Heyward leading way among top glove men in 2014

Braves outfielder's defense setting him apart through season's first quarter

Heyward leading way among top glove men in 2014

When Jason Heyward was a 20-year-old rookie in 2010 and homered in his first at-bat on Opening Day and finished the season with an on-base-plus-slugging percentage (OPS) of .849, the baseball world could only imagine the numbers he'd put up throughout his career.

Injuries and some inconsistency have slowed down the Atlanta outfielder a bit with the bat, but there's another wrinkle to Heyward's game that's been excellent over the past several seasons, and so far this season, it's been flat-out elite.

As we approach the end of the second month of the season, it's a good time to see who's doing the best work on the defensive end, and Heyward is in the overall top slot in the Major Leagues, according to several of the most widely respected statistical metrics.

And he isn't the only one flashing serious leather.

While it's surprising to see Braves shortstop Andrelton Simmons in the middle of the pack for his position, it isn't shocking to see that the Rockies' Troy Tulowitzki is on top.

Other players being shown love for their gloves include center fielder Mike Trout of the Angels, shortstop J.J. Hardy of the Orioles and third baseman Josh Donaldson of the A's.

Before we delve into how awesome each one of these players has been, it's important to note that the numbers represent assertions backed up by numbers. They are not yet facts.

As the science of quantifying defensive value in baseball continues to grow, the stats will continue to spawn discussions and, yes, arguments, about what the numbers show and what we can see with our eyes.

So given all that, who are the best defenders in baseball, according to the numbers?
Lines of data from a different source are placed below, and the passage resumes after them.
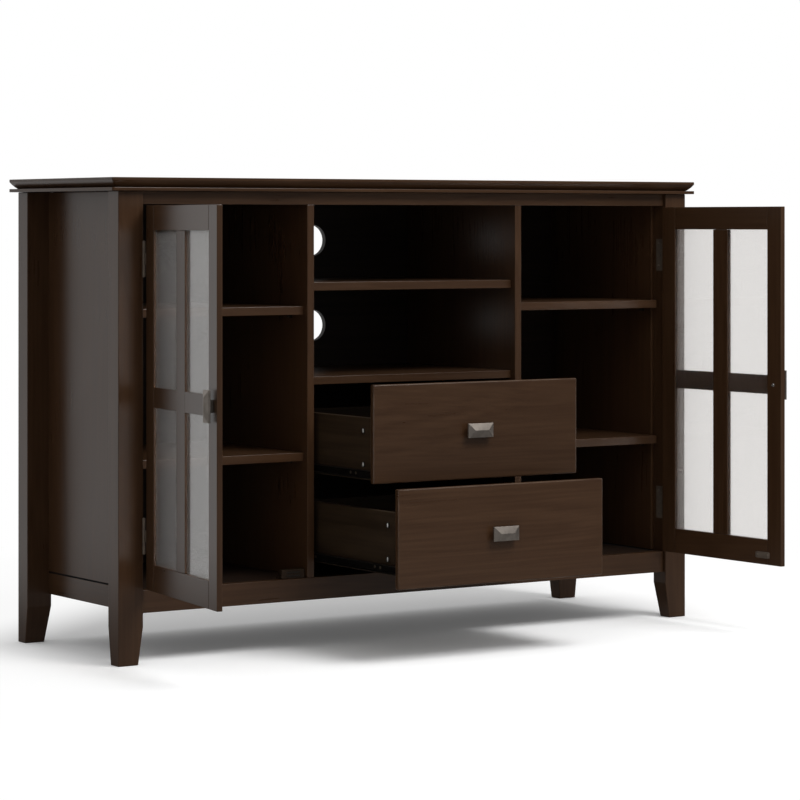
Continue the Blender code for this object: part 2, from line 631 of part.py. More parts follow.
def make_door(hand, side, open_deg, root, finishes):
    """One glazed door about its hinge axis. Distances run from the axis to the free edge."""
    name = f"{hand}_door"
    axis = empty(f"{name}_axis", (side * HINGE_AXIS_X, HINGE_AXIS_Y, 0), root)
    axis.rotation_euler = (0, 0, side * math.radians(open_deg))
    lacquer = finishes["lacquer"]
    groove = (GLASS_FACE - JOINT_GAP, GLASS_BACK + JOINT_GAP)

    def local(near, far):
        return mirrored(-side, near, far)

    def across(outline):
        return [(-side * distance, through) for distance, through in outline]

    hinge_inner = DOOR_HINGE_EDGE + STILE_WIDTH
    free_inner = DOOR_FREE_EDGE - STILE_WIDTH
    centre = (DOOR_HINGE_EDGE + DOOR_FREE_EDGE) / 2
    mullion = (centre - MULLION_WIDTH / 2, centre + MULLION_WIDTH / 2)
    tenon = GROOVE_DEPTH - JOINT_GAP

    stiles = (("hinge", (DOOR_HINGE_EDGE, hinge_inner), ("high",)),
              ("free", (free_inner, DOOR_FREE_EDGE), ("low",)))
    made = {}
    for label, edges, sides in stiles:
        outline = across(grooved(edges, groove, sides))
        made[label] = add_piece(
            f"{name}_{label}_stile", prism(outline, "Z", DOOR_BOTTOM, DOOR_TOP), lacquer,
            axis, (-side * edges[0], DOOR_FACE, DOOR_BOTTOM), DOOR_EASE)
    near = -DOOR_HINGE_EDGE - DOOR_LEAF_LET_IN
    far = near + LEAF_THICKNESS
    for bottom in hinge_bottoms():
        plate = hinge_plate(near, far, DOOR_BACK - DOOR_LEAF_INSET, side, bottom)
        combine(made["hinge"], plate, "UNION")
        knuckles = hinge_knuckles(near, far, side, bottom, range(1, KNUCKLE_COUNT, 2))
        combine(made["hinge"], knuckles, "UNION")

    tongue_x = local(hinge_inner - tenon, free_inner + tenon)
    rails = (("top", (SIGHT_TOP, DOOR_TOP), ("low",),
              (SIGHT_TOP + GROOVE_DEPTH, DOOR_TOP - TENON_SHOULDER)),
             ("bottom", (DOOR_BOTTOM, SIGHT_BOTTOM), ("high",),
              (DOOR_BOTTOM + TENON_SHOULDER, SIGHT_BOTTOM - GROOVE_DEPTH)))
    for label, edges, sides, tongue_z in rails:
        outline = [(through, height) for height, through in grooved(edges, groove, sides)]
        x = local(hinge_inner + JOINT_GAP, free_inner - JOINT_GAP)
        rail = add_piece(f"{name}_{label}_rail", prism(outline, "X", *x), lacquer, axis,
                         (x[0], DOOR_FACE, edges[0]), DOOR_EASE)
        combine(rail, box_mesh(tongue_x, (GLASS_FACE, GLASS_BACK), tongue_z), "UNION")

    bar_z = (SIGHT_BOTTOM + JOINT_GAP, SIGHT_TOP - JOINT_GAP)
    outline = across(grooved(mullion, groove, ("low", "high")))
    bars = add_piece(f"{name}_glazing_bars", prism(outline, "Z", *bar_z), lacquer, axis,
                     (-side * centre, DOOR_FACE, bar_z[0]), DOOR_EASE)
    web = local(mullion[0] + GROOVE_DEPTH, mullion[1] - GROOVE_DEPTH)
    web_z = (SIGHT_BOTTOM - tenon, SIGHT_TOP + tenon)
    combine(bars, box_mesh(web, (GLASS_FACE, GLASS_BACK), web_z), "UNION")

    bar_half = CROSS_BAR_HEIGHT / 2
    cross_z = (CROSS_BAR_CENTRE_Z - bar_half, CROSS_BAR_CENTRE_Z + bar_half)
    arms = ((hinge_inner + JOINT_GAP, mullion[0] + CROSS_BAR_HOUSING),
            (mullion[1] - CROSS_BAR_HOUSING, free_inner - JOINT_GAP))
    arm_y = (DOOR_FACE + CROSS_BAR_SETBACK, GLASS_FACE - JOINT_GAP - CROSS_BAR_SETBACK)
    combine(bars, join([box_mesh(local(*arm), arm_y, cross_z) for arm in arms]), "UNION")
    panes = (("outer", hinge_inner, mullion[0]), ("inner", mullion[1], free_inner))
    glass_z = (SIGHT_BOTTOM - GLASS_BITE, SIGHT_TOP + GLASS_BITE)
    for label, low, high in panes:
        board(f"{name}_{label}_pane", local(low - GLASS_BITE, high + GLASS_BITE),
              (GLASS_FACE, GLASS_BACK), glass_z, finishes["glass"], axis, 0)

    pull_x = -side * (DOOR_FREE_EDGE - DOOR_PULL_EDGE_DISTANCE)
    add_piece(f"{name}_pull", pull_mesh(DOOR_FACE, pull_x, CROSS_BAR_CENTRE_Z, True),
              finishes["pewter"], axis, (pull_x, DOOR_FACE, CROSS_BAR_CENTRE_Z), PULL_EASE)


def channel(back_x, mouth_x, z_low, z_high):
    """The section of a metal channel, as (x, z): a web at back_x and two flanges."""
    inward = math.copysign(RUNNER_METAL, mouth_x - back_x)
    return [(back_x, z_low), (mouth_x, z_low), (mouth_x, z_low + RUNNER_METAL),
            (back_x + inward, z_low + RUNNER_METAL), (back_x + inward, z_high - RUNNER_METAL),
            (mouth_x, z_high - RUNNER_METAL), (mouth_x, z_high), (back_x, z_high)]


def runner_heights(box_bottom):
    """The bottom and top of the fixed channel beside a drawer box."""
    return (box_bottom + RUNNER_LIFT, box_bottom + RUNNER_LIFT + RUNNER_HEIGHT)


def make_fixed_runners(root, finish):
    """The four channels on the dividers."""
    web = DIVIDER_INNER_X - JOINT_GAP
    mouth = BOX_OUTER_X - RUNNER_SEAT + RUNNER_METAL + RUNNER_MOUTH
    start = BOX_FRONT_Y + RUNNER_FRONT_SETBACK
    for level, box_bottom in (("lower", LOWER_FRONT_BOTTOM + LOWER_BOX_LIFT),
                              ("upper", UPPER_FRONT_BOTTOM + UPPER_BOX_LIFT)):
        low, high = runner_heights(box_bottom)
        for hand, side in (("left", -1), ("right", 1)):
            outline = channel(side * web, side * mouth, low, high)
            add_piece(f"{level}_{hand}_runner",
                      prism(outline, "Y", start, BOX_REAR_Y + RUNNER_FRONT_SETBACK), finish,
                      root, (side * web, start, low))


def make_drawer(level, front_bottom, box_lift, pulled_out, root, finishes):
    """One drawer, drawn out along its runners by its parent empty."""
    name = f"{level}_drawer"
    slide = empty(f"{name}_slide", (0, -pulled_out, 0), root)
    lacquer = finishes["lacquer"]
    inside = finishes["inside"]
    box_bottom = front_bottom + box_lift
    box_top = box_bottom + DRAWER_SIDE_HEIGHT
    bottom_z = (box_bottom + DRAWER_BOTTOM_LIFT,
                box_bottom + DRAWER_BOTTOM_LIFT + DRAWER_BOTTOM_THICKNESS)
    groove_z = (bottom_z[0] - JOINT_GAP, bottom_z[1] + JOINT_GAP)
    box_y = (BOX_FRONT_Y, BOX_REAR_Y)

    front_half = DIVIDER_INNER_X - DRAWER_SIDE_GAP
    front_y = (0, DRAWER_FRONT_THICKNESS)
    front = board(f"{name}_front", (-front_half, front_half), front_y,
                  (front_bottom, front_bottom + DRAWER_FRONT_HEIGHT), lacquer, slide,
                  DRAWER_FRONT_EASE)
    groove_half = BOX_INNER_X + DRAWER_GROOVE_DEPTH
    groove_floor = front_y[1] - FRONT_GROOVE_DEPTH
    combine(front, box_mesh((-groove_half, groove_half), (groove_floor, front_y[1] + OVERRUN),
                            groove_z), "DIFFERENCE")

    low, high = runner_heights(box_bottom)
    clear = RUNNER_METAL + RUNNER_PLAY
    web = BOX_OUTER_X - RUNNER_SEAT
    mouth = DIVIDER_INNER_X - JOINT_GAP - RUNNER_METAL - RUNNER_MOUTH
    for hand, side in (("left", -1), ("right", 1)):
        deep = BOX_INNER_X + DRAWER_GROOVE_DEPTH
        outline = [(side * x, z) for x, z in (
            (BOX_OUTER_X, box_bottom), (BOX_OUTER_X, box_top), (BOX_INNER_X, box_top),
            (BOX_INNER_X, groove_z[1]), (deep, groove_z[1]), (deep, groove_z[0]),
            (BOX_INNER_X, groove_z[0]), (BOX_INNER_X, box_bottom))]
        flank = add_piece(f"{name}_{hand}_side", prism(outline, "Y", *box_y), inside, slide,
                          (side * BOX_OUTER_X, BOX_FRONT_Y, box_bottom), DRAWER_BOARD_EASE)
        rider = channel(side * web, side * mouth, low + clear, high - clear)
        combine(flank, prism(rider, "Y", *box_y), "UNION")
    back_half = BOX_INNER_X - JOINT_GAP
    board(f"{name}_back", (-back_half, back_half),
          (BOX_REAR_Y - DRAWER_SIDE_THICKNESS, BOX_REAR_Y),
          (bottom_z[1] + JOINT_GAP, box_top), inside, slide, DRAWER_BOARD_EASE)
    bottom_half = groove_half - DRAWER_BOTTOM_PLAY
    board(f"{name}_bottom", (-bottom_half, bottom_half),
          (groove_floor + DRAWER_BOTTOM_PLAY, BOX_REAR_Y), bottom_z, inside, slide, 0)

    pull_z = front_bottom + DRAWER_FRONT_HEIGHT / 2
    add_piece(f"{name}_pull", pull_mesh(0, 0, pull_z, False), finishes["pewter"],
              slide, (0, 0, pull_z), PULL_EASE)


def build():
    """Make the whole stand."""
    clear_scene()
    finishes = make_materials()
    root = empty("stand", (0, -FOOTPRINT_MIDDLE_Y, 0))
    lacquer = finishes["lacquer"]
    make_top(root, lacquer)
    make_posts(root, lacquer)
    make_rails(root, lacquer)
    make_carcass_boards(root, lacquer, finishes["inside"])
    make_shelves(root, lacquer)
    make_catches(root, finishes["catch"])
    make_post_hinges(root, finishes["hinge"])
    make_fixed_runners(root, finishes["runner"])
    make_door("left", -1, LEFT_DOOR_OPEN_DEG, root, finishes)
    make_door("right", 1, RIGHT_DOOR_OPEN_DEG, root, finishes)
    make_drawer("upper", UPPER_FRONT_BOTTOM, UPPER_BOX_LIFT, UPPER_DRAWER_PULLED_OUT,
                root, finishes)
    make_drawer("lower", LOWER_FRONT_BOTTOM, LOWER_BOX_LIFT, LOWER_DRAWER_PULLED_OUT,
                root, finishes)


build()
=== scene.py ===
"""Dressed television stand: lacquered wood, glass and metal finishes, small fittings and a studio.

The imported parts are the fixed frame. Metres, +Z up, front towards -Y. Every finish reads
Object coordinates, so it stays on its board when a door turns or a drawer runs.
"""
import json
import logging
import math
from dataclasses import dataclass, field
from enum import Enum
from typing import Iterator, Sequence

import bpy
import numpy as np
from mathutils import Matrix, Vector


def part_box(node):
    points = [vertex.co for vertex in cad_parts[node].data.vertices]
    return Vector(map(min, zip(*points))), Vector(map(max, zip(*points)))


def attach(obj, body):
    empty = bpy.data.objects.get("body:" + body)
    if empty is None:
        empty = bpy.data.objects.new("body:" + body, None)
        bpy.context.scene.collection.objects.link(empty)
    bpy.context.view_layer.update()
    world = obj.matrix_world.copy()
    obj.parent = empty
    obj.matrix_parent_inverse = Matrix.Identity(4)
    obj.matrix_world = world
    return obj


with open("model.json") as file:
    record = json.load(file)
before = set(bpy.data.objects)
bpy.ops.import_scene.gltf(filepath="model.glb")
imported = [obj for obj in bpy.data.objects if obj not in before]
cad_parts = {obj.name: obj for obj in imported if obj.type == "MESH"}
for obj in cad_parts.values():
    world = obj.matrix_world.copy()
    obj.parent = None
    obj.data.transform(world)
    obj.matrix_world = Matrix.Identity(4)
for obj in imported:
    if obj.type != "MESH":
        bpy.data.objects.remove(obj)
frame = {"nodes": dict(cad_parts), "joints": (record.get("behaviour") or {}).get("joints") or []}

LOG = logging.getLogger("tall_tv_stand")
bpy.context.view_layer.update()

X, Y, Z = range(3)
COLOUR_MIX_INPUTS = (0, 6, 7)
COLOUR_MIX_OUTPUT = 2
MIDDLE_GREY = 0.5
GOLDEN_SHARE = 0.6180339
SHARP_DEGREES = 40.0
UPRIGHT_LIMIT = 0.9

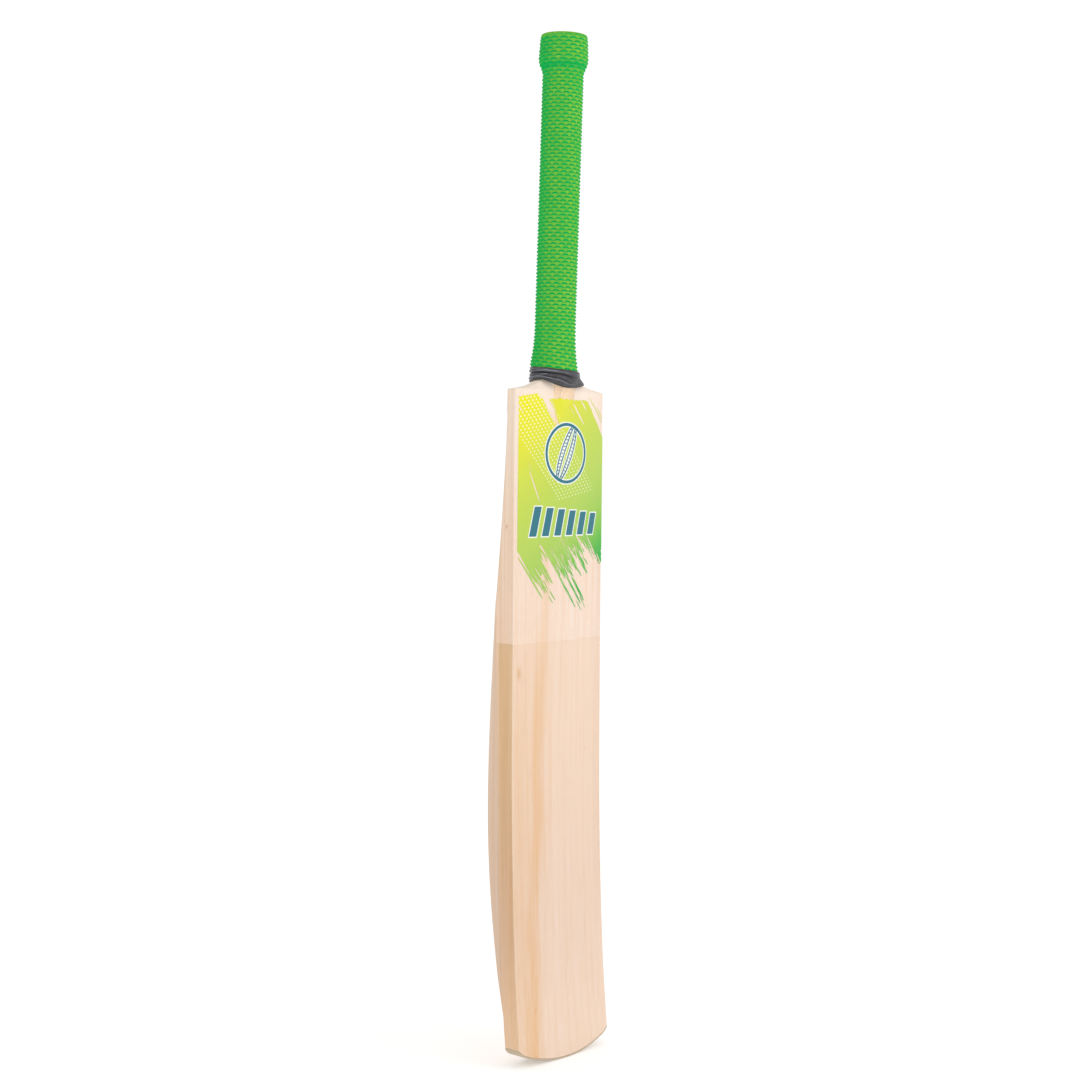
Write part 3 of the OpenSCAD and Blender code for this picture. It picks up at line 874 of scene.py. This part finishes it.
def build_strip(name, node, column, side):
    """A strip of the front or back cane layer, from the splice's tip to the handle's end."""
    plane = (OUTER_LAYER + SLACK) * side
    inner, outer = STRIP_HALF + SLACK, STRIP_HALF - SLACK
    tip_half = inner + 0.4 if column else SPLICE_TIP_HALF
    slope = (SPLICE_HALF - SPLICE_TIP_HALF) / SPLICE_LEN
    tip_rise = (tip_half - SPLICE_HALF) / slope
    rises = np.concatenate([
        np.linspace(tip_rise, -0.02, 70),
        np.linspace(0.0, 50, 26),
        np.linspace(52, LIP_LOW, 20),
        np.linspace(LIP_LOW + 1, LIP_LOW + LIP_RAMP, 8),
        HANDLE_LEN - END_ROUND + END_ROUND * np.sin(np.linspace(0, np.pi / 2 * 0.999, 10)),
    ])
    rings = []
    for rise in rises:
        if rise < 0:
            reach = SPLICE_HALF + slope * rise
        else:
            reach = math.sqrt(max(float(turned_r(rise)) ** 2 - plane**2, 0.01))
        middle = min(reach, outer)
        lo, hi = {-1: (-reach, -inner), 0: (-middle, middle), 1: (inner, reach)}[column]
        x = np.linspace(lo, max(hi, lo + 0.05), STRIP_POINTS)
        if rise < 0:
            depth = surface_depth(x, rise, side)
        else:
            depth = side * np.sqrt(np.maximum(float(turned_r(rise)) ** 2 - x**2, 0))
        depth = side * np.maximum(side * depth, side * plane + 0.02)
        rings.append(np.concatenate([off_axis(x, depth, rise), off_axis(x[::-1], plane, rise)]))
    points = np.stack(rings)
    faces = skin_faces(*points.shape[:2])
    add_piece(name, points, faces, CANE, [node], sharp=40)


for row, side in (("front", -1), ("back", 1)):
    for label, column in (("left", -1), ("middle", 0), ("right", 1)):
        build_strip(f"strip_{row}_{label}", f"cane_{row}_{label}", column, side)

HIDDEN_FINISHES = {"cane_second": CANE, "cane_third": CANE, "rubber_spring": SPRING, "twine": TWINE}
for label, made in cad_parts.items():
    for start, finish in HIDDEN_FINISHES.items():
        if label.startswith(start):
            for slot in made.material_slots:
                slot.material = finish

# ---- Grip ----


SCALE_H, SCALE_SINK = 0.95, 0.75  # height of a scale, and depth of its ground below the wall
GRIP_AROUND, RINGS_PER_ROW = 180, 6


def scale_relief(columns, rows):
    """Height of the moulded scales above the sleeve, from column and row numbers."""
    row = np.floor(rows)
    up = (rows - row) * SCALE_ROW
    along = ((columns + 0.5 * (row % 2)) % 1.0 - 0.5) * SCALE_PITCH / SCALE_HALF
    level = np.maximum(1 - along**2, 0)
    body = level**SCALE_BLUNT * SCALE_THICK - np.abs(up - SCALE_FOOT - level * SCALE_ARCH)
    return SCALE_H * smooth(-0.35, 0.5, body)


def grip_profile(low, high):
    """Radius, rise and share of relief of each ring: up the outside, over the rim, down the bore."""
    inside = TWINE_T + 2 * SLACK
    rises = np.arange(low + 0.6, high - 0.4, SCALE_ROW / RINGS_PER_ROW)
    skirt = 0.45 * smooth(LIP_LOW, LIP_LOW + 7, rises) * (1 - 2 * smooth(LIP_LOW + 8, high, rises))
    # the rubber is thicker where it covers the cane's rounded end
    lip_r = turned_r(LIP_LOW + LIP_RAMP)
    skirt += 0.6 * (lip_r - turned_r(np.maximum(rises, LIP_LOW + LIP_RAMP)))
    sleeve = turned_r(rises) + skirt + inside + GRIP_WALL - SCALE_SINK
    levels = list(zip(sleeve, rises, np.ones(len(rises))))
    rim_r, half_wall, rim_h = float(turned_r(high)) + inside, (GRIP_WALL + 0.9) / 2, 0.9
    for t in math.pi * np.linspace(0.1, 1, 8):
        radius = rim_r + half_wall + (half_wall - 0.2) * math.cos(t)
        levels.append((radius, high - rim_h + rim_h * math.sin(t), 0.0))
    for start, end, count in ((high - 1, LIP_LOW, 12), (LIP_LOW - 10, low + 0.3, 14)):
        bore = np.linspace(start, end, count)
        levels += [(float(turned_r(rise)) + inside + 0.01, rise, 0.0) for rise in bore]
    foot_r = float(turned_r(low)) + inside
    return levels + [(foot_r + 0.3, low, 0.0), (foot_r + GRIP_WALL - 0.7, low, 0.0)], rises[-1]


def build_grip():
    low, high = TAPE_TOP_Z - NECK_Z + 1, HANDLE_LEN - 1
    levels, last = grip_profile(low, high)
    turns = np.arange(GRIP_AROUND) / GRIP_AROUND
    angle = turns * 2 * math.pi
    row_of = np.array([(rise - low) / SCALE_ROW for _, rise, _ in levels])
    top_row = (last - low) / SCALE_ROW
    rings = []
    for (radius, rise, relief), rows in zip(levels, row_of):
        fade = smooth(0.0, 0.8, rows) * smooth(top_row, top_row - 0.6, rows)
        reach = radius + relief * fade * scale_relief(turns * SCALE_COLUMNS, rows)
        dip = slant(angle) * smooth(40.0, 0.0, rise - low)
        rings.append(off_axis(reach * np.sin(angle), -reach * np.cos(angle), rise + dip))
    points = np.stack(rings)
    count = len(levels)
    level, column = np.meshgrid(np.arange(count), np.arange(GRIP_AROUND), indexing="ij")
    level, column = level.ravel(), column.ravel()
    above = (level + 1) % count
    u = np.stack([column, column + 1, column + 1, column], 1) / GRIP_AROUND
    v = np.stack([row_of[level], row_of[level], row_of[above], row_of[above]], 1) / ROWS_IN_MAP
    faces, pattern = grid_faces(count, GRIP_AROUND, True, True), np.stack([u, v], -1)
    add_piece("grip_sleeve", points, faces, RUBBER, ["rubber_grip"], pattern, 60)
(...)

It depends on who you're asking.

Ultimate Zone Rating (UZR), developed by Mitchel Lichtman, quantifies the number of runs a fielder is above or below average, according to FanGraphs.com, where the stats are accessible, by combining "range runs" -- "the number of runs above or below average a fielder is, determined by how the fielder is able to get to balls hit in his vicinity" -- and "error runs," defined as "the number of runs above or below average a fielder is, determined by the number of errors he makes as compared to an average fielder at that position given the same distribution of balls in play."

According to UZR entering Tuesday, Heyward, who won a Gold Glove Award in 2012, is far ahead of anyone else in the game at 13.0, with Royals left fielder Alex Gordon (9.2), Trout (7.7), Donaldson (7.3) and Marlins outfielder Giancarlo Stanton (6.8) rounding out baseball's overall top five.

And to show how far these stats have come, it's fascinating to see the top five in another respected metric, Defensive Runs Saved, developed by The Fielding Bible's John Dewan.

Dewan's company, Baseball Info Solutions, employs "scouts" who pore over video of every game played in the course of a 162-game MLB season and track each batted ball. They are tasked with analyzing how hard balls are hit, how close or far they are from the fielders deemed to be responsible for making the plays, and the result of those plays. The company comes up with a number, plus or minus, of how many runs per season a fielder "saves" or "costs" his team.

It doesn't always work out this way, but DRS looks a lot like UZR so far in 2014. Heyward leads the pack with 16 runs saved, and he is followed by Tulowitzki, Gordon, Donaldson and Stanton. Trout has saved six runs, according to these numbers, which has him tied for 12th in MLB.

What does it mean? It's hard to say when a lot can change over the course of the next 120 or so games, but it's clear that these players are off to great starts.

"Defensive stats are not perfect, but they're getting more refined," Eno Sarris of FanGraphs.com said. "It's a little volatile year to year, but so is any stat."